- **PROBLEM TO SOLVE**: From the listing below, copy only the lines running from the line that contains "parts.objects.link(rose)" to the line that contains "obj.matrix_parent_inverse = Matrix.Identity(4)", both included.

- **RECORDED INFORMATION**:
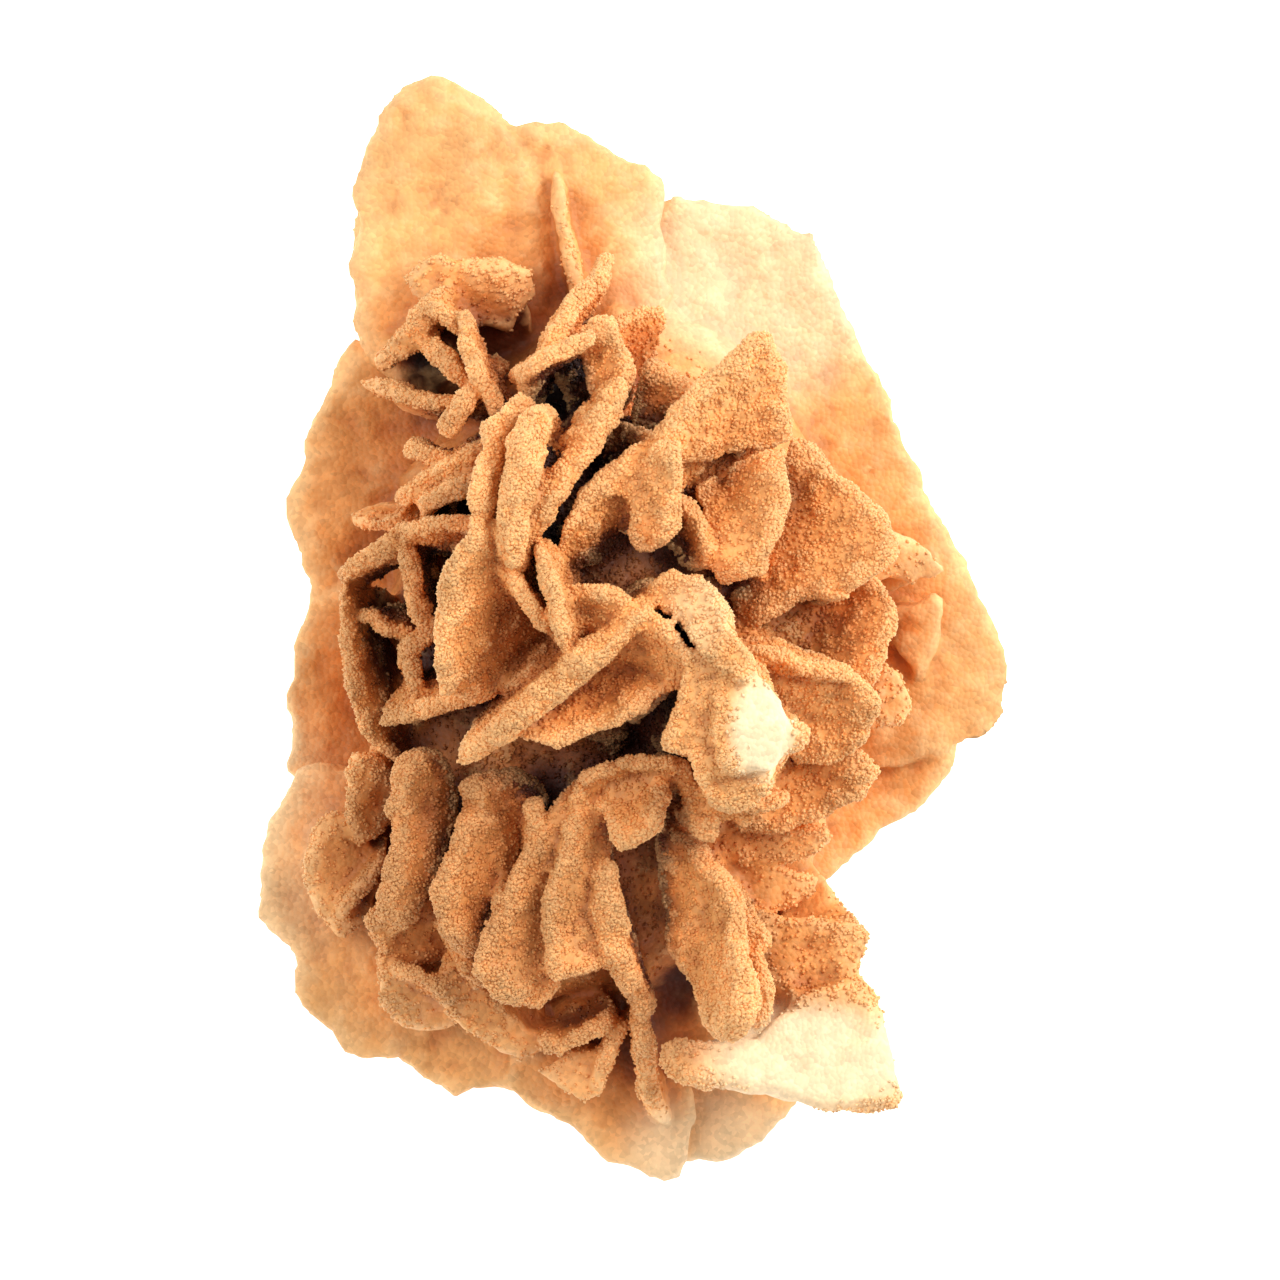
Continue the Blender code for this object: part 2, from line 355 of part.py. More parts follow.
def ridge(start, end, dip, depth, thickness, bow, wander):
    # A rounded blade below its edge. A stout one is bowed, and slimmer towards
    # both ends.
    start, end = Vector(start), Vector(end)
    along = (end - start).normalized()
    left = Vector((-along.y, along.x, 0.0)).normalized()
    up = along.cross(left).normalized()
    slope = math.radians(dip)
    fall = left * math.cos(slope) - up * math.sin(slope)
    normal = along.cross(fall)
    middle = (start + end) / 2 + fall * depth / 2
    half_length = (end - start).length / 2
    shaped = thickness >= SLIM
    taper = RIDGE_TAPER if shaped else 0.0
    rim, widths = [], []
    for u, v in RIDGE_OUTLINE:
        reach = 1.0 + wander.uniform(-RIM_WANDER, RIM_WANDER)
        sideways = normal * (bow * (1.0 - u * u)) if shaped else Vector()
        rim.append(middle + along * (u * reach * half_length) + fall * (v * depth / 2) + sideways)
        widths.append(thickness * (1.0 - taper * u * u))
    cage = lens(rim, normal, widths, SHOULDER, SHOULDER_HEIGHT)
    if shaped:
        bmesh.ops.triangulate(cage, faces=cage.faces)
    return cage


def root(outline, height, rise, turn):
    # A steep blade that crosses a petal below its middle and carries it: its top
    # lies in the petal and its foot in the core
    mid_x = sum(p[0] for p in outline) / len(outline)
    mid_y = sum(p[1] for p in outline) / len(outline)
    angle = math.atan2(mid_y - AXIS[1], mid_x - AXIS[0]) + turn
    c, s = math.cos(angle), math.sin(angle)
    reaches = [(x - mid_x) * c + (y - mid_y) * s for x, y in outline]
    half = ROOT_WIDTH * min(max(reaches), -min(reaches))
    along = Vector((c, s, rise[0] * c + rise[1] * s)) * half
    top = Vector((mid_x, mid_y, height))
    fall = Vector((mid_x * ROOT_LEAN, mid_y * ROOT_LEAN, ROOT_HEIGHT)) - top
    right = [(1.0, 0.0), (ROOT_BELLY, 0.5), (ROOT_FOOT, 1.0)]
    left = [(-u, v) for u, v in reversed(right)]
    rim = [top + along * u + fall * v for u, v in right + left]
    normal = along.cross(fall).normalized()
    return lens(rim, normal, [ROOT_THICKNESS] * len(rim), SHOULDER, SHOULDER_HEIGHT)


def roots(outline, height, rise, wander):
    # A petal stands on a blade that runs across it, and a wide one on a second
    # that runs outwards
    yield root(outline, height, rise, math.pi / 2 + wander.uniform(-ROOT_SWING, ROOT_SWING))
    middle = [sum(p[k] for p in outline) / len(outline) for k in (0, 1)]
    reach = sum(math.dist(p, middle) for p in outline) / len(outline)
    if reach > WIDE_PETAL:
        yield root(outline, height, rise, wander.uniform(-ROOT_SWING, ROOT_SWING))


def skirt(centre, width, reach, facing, fall, wander):
    # A rounded blade on the underside that slopes down and outwards: its middle,
    # how wide and how long it is, the way it faces, and its slope
    turn, slope = math.radians(facing), math.radians(fall)
    out = Vector((math.cos(turn) * math.cos(slope), math.sin(turn) * math.cos(slope), -math.sin(slope)))
    across = Vector((-math.sin(turn), math.cos(turn), 0.0))
    rim = []
    for i in range(SKIRT_POINTS):
        angle = math.tau * i / SKIRT_POINTS
        half = 0.5 + wander.uniform(-SKIRT_WANDER, SKIRT_WANDER) / 2
        way = out * (math.cos(angle) * reach) + across * (math.sin(angle) * width)
        rim.append(Vector(centre) + way * half)
    return lens(rim, out.cross(across), [STOUT] * SKIRT_POINTS, SHOULDER, SHOULDER_HEIGHT)


def knot(centre, size):
    cage = bmesh.new()
    bmesh.ops.create_uvsphere(cage, u_segments=2 * KNOT_RINGS, v_segments=KNOT_RINGS, radius=1.0)
    for vert in cage.verts:
        vert.co = Vector([c + s * v for c, s, v in zip(centre, size, vert.co)])
    return cage


def floor_cutter():
    cage = bmesh.new()
    bmesh.ops.create_cube(cage, size=FOOT_BOX)
    for vert in cage.verts:
        vert.co.z -= FOOT_BOX / 2
    return cage


def add_object(name, cage, collection):
    # A cage drawn in millimetres becomes an object in metres
    bmesh.ops.scale(cage, vec=(MM, MM, MM), verts=cage.verts)
    mesh = bpy.data.meshes.new(name)
    cage.to_mesh(mesh)
    cage.free()
    thing = bpy.data.objects.new(name, mesh)
    collection.objects.link(thing)
    return thing


def hide_helper(thing):
    thing.hide_render = True
    thing.display_type = "WIRE"


def blade_cages():
    wander = random.Random(4)
    for outline, height, rise, thickness in BACK_PLATES + PETALS:
        yield plate(outline, height, rise, thickness)
    for outline, height, rise, _ in PETALS + BLOCKS:
        yield from roots(outline, height, rise, wander)
    for outline, height, rise, thickness in BLOCKS:
        yield plate(outline, height, rise, thickness, BLOCK_SHOULDER, BLOCK_SHOULDER_HEIGHT)
    for centre, size in KNOTS[1:]:
        yield knot(centre, size)
    for start, end, dip, depth, thickness, bow in RIDGES:
        yield ridge(start, end, dip, depth, thickness, bow, wander)
    for centre, width, reach, facing, fall in SKIRTS:
        yield skirt(centre, width, reach, facing, fall, wander)


def shells(cage):
    # The closed surfaces that a mesh is made of, each as a list of faces
    found, seen = [], set()
    for first in cage.faces:
        if first in seen:
            continue
        shell, front = [], [first]
        seen.add(first)
        while front:
            face = front.pop()
            shell.append(face)
            for edge in face.edges:
                for other in edge.link_faces:
                    if other not in seen:
                        seen.add(other)
                        front.append(other)
        found.append(shell)
    return found


def fuse(parts, helpers):
    # All blades and the knot become one solid, worn flat at the floor, with the
    # small pockets that they shut in between them filled
    body = add_object("fused", knot(*KNOTS[0]), parts)
    join = body.modifiers.new("join_blades", "BOOLEAN")
    join.operand_type = "COLLECTION"
    join.collection = helpers
    join.operation = "UNION"
    join.solver = "EXACT"
    floor = add_object("floor_cutter", floor_cutter(), new_collection("cutters"))
    hide_helper(floor)
    wear = body.modifiers.new("wear_foot", "BOOLEAN")
    wear.object = floor
    wear.operation = "DIFFERENCE"
    wear.solver = "EXACT"
    depsgraph = bpy.context.evaluated_depsgraph_get()
    mesh = bpy.data.meshes.new_from_object(body.evaluated_get(depsgraph))
    bpy.data.objects.remove(body, do_unlink=True)
    cage = bmesh.new()
    cage.from_mesh(mesh)
    outer = max(shells(cage), key=len)
    inner = [face for face in cage.faces if face not in set(outer)]
    bmesh.ops.delete(cage, geom=inner, context="FACES")
    return cage


def stand_at_origin(cage):
    # The origin is the middle of the base
    low = Vector([min(v.co[i] for v in cage.verts) for i in range(3)])
    high = Vector([max(v.co[i] for v in cage.verts) for i in range(3)])
    shift = Vector((-(low.x + high.x) / 2, -(low.y + high.y) / 2, -low.z))
    bmesh.ops.translate(cage, vec=shift, verts=cage.verts)


def main():
    clear_scene()
    parts = new_collection("desert_rose_specimen")
    helpers = new_collection("blades")
    for number, cage in enumerate(blade_cages()):
        hide_helper(add_object(f"blade_{number}", cage, helpers))
    cage = fuse(parts, helpers)
    stand_at_origin(cage)
    mesh = bpy.data.meshes.new("desert_rose")
    cage.to_mesh(mesh)
    cage.free()
    rose = bpy.data.objects.new("desert_rose", mesh)
    parts.objects.link(rose)
    mesh.materials.clear()
    mesh.materials.append(stone_material())


if __name__ == "__main__":
    main()
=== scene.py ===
# Desert rose: thin blades of gypsum, coated with fine sand, grown through each
# other. It lies on its back on a pale table and is seen from straight above.

import math

import bpy
import numpy as np
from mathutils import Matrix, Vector
from mathutils.bvhtree import BVHTree
from mathutils.kdtree import KDTree


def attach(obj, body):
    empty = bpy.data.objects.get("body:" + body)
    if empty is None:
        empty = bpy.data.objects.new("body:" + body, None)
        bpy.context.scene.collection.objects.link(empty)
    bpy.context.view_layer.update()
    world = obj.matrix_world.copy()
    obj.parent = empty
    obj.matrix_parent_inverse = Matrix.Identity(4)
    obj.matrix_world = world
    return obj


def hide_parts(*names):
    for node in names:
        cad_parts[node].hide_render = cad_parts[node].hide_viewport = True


mm = 0.001
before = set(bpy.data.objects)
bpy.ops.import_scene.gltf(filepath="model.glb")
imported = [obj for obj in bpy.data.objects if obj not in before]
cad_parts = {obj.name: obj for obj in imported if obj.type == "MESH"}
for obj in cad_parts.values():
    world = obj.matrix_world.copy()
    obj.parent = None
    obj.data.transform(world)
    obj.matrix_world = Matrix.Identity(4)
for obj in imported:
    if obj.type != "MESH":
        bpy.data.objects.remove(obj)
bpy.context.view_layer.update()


# Small helpers

def selectOnly(thing):
    bpy.ops.object.select_all(action="DESELECT")
    thing.select_set(True)
    bpy.context.view_layer.objects.active = thing


def applyModifier(thing, name, kind, **settings):
    modifier = thing.modifiers.new(name, kind)
    for key, value in settings.items():
        setattr(modifier, key, value)
    selectOnly(thing)
    bpy.ops.object.modifier_apply(modifier=modifier.name)


def meshPoints(mesh):
    points = np.empty(len(mesh.vertices) * 3, np.float32)
    mesh.vertices.foreach_get("co", points)
    return points.reshape(-1, 3)


def meshNormals(mesh):
    normals = np.empty(len(mesh.vertices) * 3, np.float32)
    mesh.vertices.foreach_get("normal", normals)
    return normals.reshape(-1, 3)


def meshEdges(mesh):
    edges = np.empty(len(mesh.edges) * 2, np.int32)
    mesh.edges.foreach_get("vertices", edges)
    return edges.reshape(-1, 2)


def movePoints(mesh, points):
    mesh.vertices.foreach_set("co", np.ascontiguousarray(points, np.float32).ravel())
    mesh.update()


def spread(values, edges, rounds):
    # Averages a value, or a vector, with its neighbours' a number of times
    size = len(values)
    ends = np.concatenate([edges[:, 0], edges[:, 1]])
    others = np.concatenate([edges[:, 1], edges[:, 0]])
    count = np.maximum(np.bincount(ends, minlength=size), 1)
    flat = values.reshape(size, -1).astype(np.float64)
    for _ in range(rounds):
        sums = [np.bincount(ends, weights=flat[others, i], minlength=size) for i in range(flat.shape[1])]
        flat = 0.5 * flat + 0.5 * np.stack(sums, axis=1) / count[:, None]
    return flat.reshape(values.shape)


def setAttribute(mesh, name, values):
    attribute = mesh.attributes.get(name) or mesh.attributes.new(name, "FLOAT", "POINT")
    attribute.data.foreach_set("value", np.ascontiguousarray(values, np.float32))


def smoothStep(low, high, values):
    t = np.clip((values - low) / (high - low), 0.0, 1.0)
    return t * t * (3 - 2 * t)


def hexToLinear(code):
    channels = [int(code[i:i + 2], 16) / 255 for i in (1, 3, 5)]
    return [c / 12.92 if c <= 0.04045 else ((c + 0.055) / 1.055) ** 2.4 for c in channels] + [1.0]


# The stone: the solid of the frame, worn round and rough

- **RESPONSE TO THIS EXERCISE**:
    parts.objects.link(rose)
    mesh.materials.clear()
    mesh.materials.append(stone_material())


if __name__ == "__main__":
    main()
=== scene.py ===
# Desert rose: thin blades of gypsum, coated with fine sand, grown through each
# other. It lies on its back on a pale table and is seen from straight above.

import math

import bpy
import numpy as np
from mathutils import Matrix, Vector
from mathutils.bvhtree import BVHTree
from mathutils.kdtree import KDTree


def attach(obj, body):
    empty = bpy.data.objects.get("body:" + body)
    if empty is None:
        empty = bpy.data.objects.new("body:" + body, None)
        bpy.context.scene.collection.objects.link(empty)
    bpy.context.view_layer.update()
    world = obj.matrix_world.copy()
    obj.parent = empty
    obj.matrix_parent_inverse = Matrix.Identity(4)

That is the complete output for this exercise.